> [TASK DETAILS]: Repeat the whole of the data, keeping every detail the same.
## begin INFORMATION PROVIDED
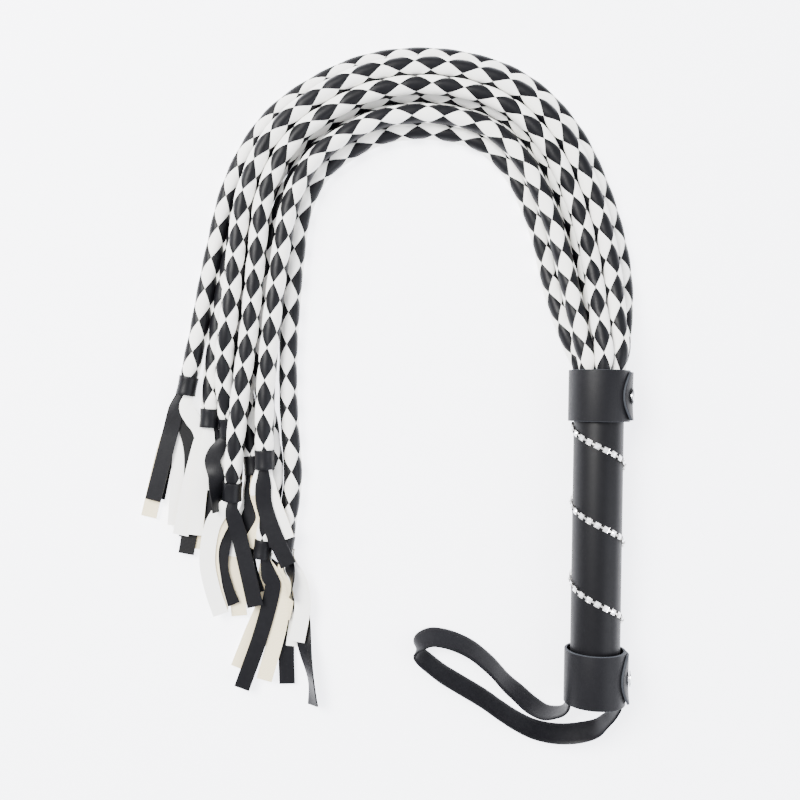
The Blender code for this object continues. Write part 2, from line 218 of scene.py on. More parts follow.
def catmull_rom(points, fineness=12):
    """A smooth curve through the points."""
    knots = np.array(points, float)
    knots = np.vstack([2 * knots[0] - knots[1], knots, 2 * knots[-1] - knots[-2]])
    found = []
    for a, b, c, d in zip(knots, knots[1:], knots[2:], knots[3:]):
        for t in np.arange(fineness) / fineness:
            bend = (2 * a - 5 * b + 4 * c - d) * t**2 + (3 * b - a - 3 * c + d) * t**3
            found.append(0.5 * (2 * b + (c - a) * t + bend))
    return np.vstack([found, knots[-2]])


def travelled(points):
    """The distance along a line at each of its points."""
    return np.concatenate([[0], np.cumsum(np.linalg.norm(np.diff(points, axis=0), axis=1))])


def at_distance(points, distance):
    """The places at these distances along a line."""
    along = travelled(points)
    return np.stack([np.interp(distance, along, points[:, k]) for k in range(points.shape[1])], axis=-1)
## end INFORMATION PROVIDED
> [FINISHED EXERCISE]:
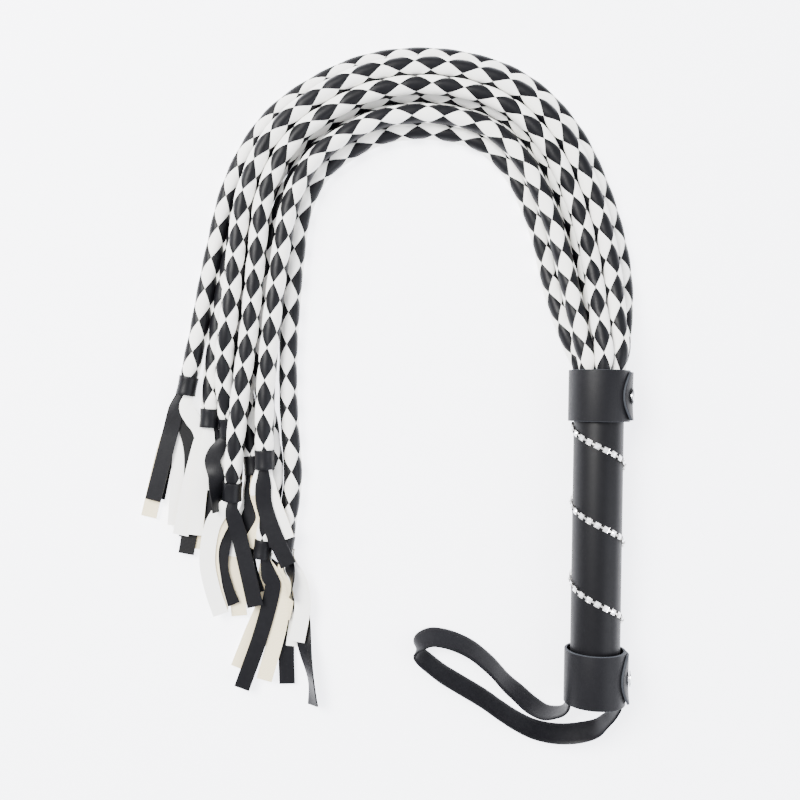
The Blender code for this object continues. Write part 2, from line 218 of scene.py on. More parts follow.
def catmull_rom(points, fineness=12):
    """A smooth curve through the points."""
    knots = np.array(points, float)
    knots = np.vstack([2 * knots[0] - knots[1], knots, 2 * knots[-1] - knots[-2]])
    found = []
    for a, b, c, d in zip(knots, knots[1:], knots[2:], knots[3:]):
        for t in np.arange(fineness) / fineness:
            bend = (2 * a - 5 * b + 4 * c - d) * t**2 + (3 * b - a - 3 * c + d) * t**3
            found.append(0.5 * (2 * b + (c - a) * t + bend))
    return np.vstack([found, knots[-2]])


def travelled(points):
    """The distance along a line at each of its points."""
    return np.concatenate([[0], np.cumsum(np.linalg.norm(np.diff(points, axis=0), axis=1))])


def at_distance(points, distance):
    """The places at these distances along a line."""
    along = travelled(points)
    return np.stack([np.interp(distance, along, points[:, k]) for k in range(points.shape[1])], axis=-1)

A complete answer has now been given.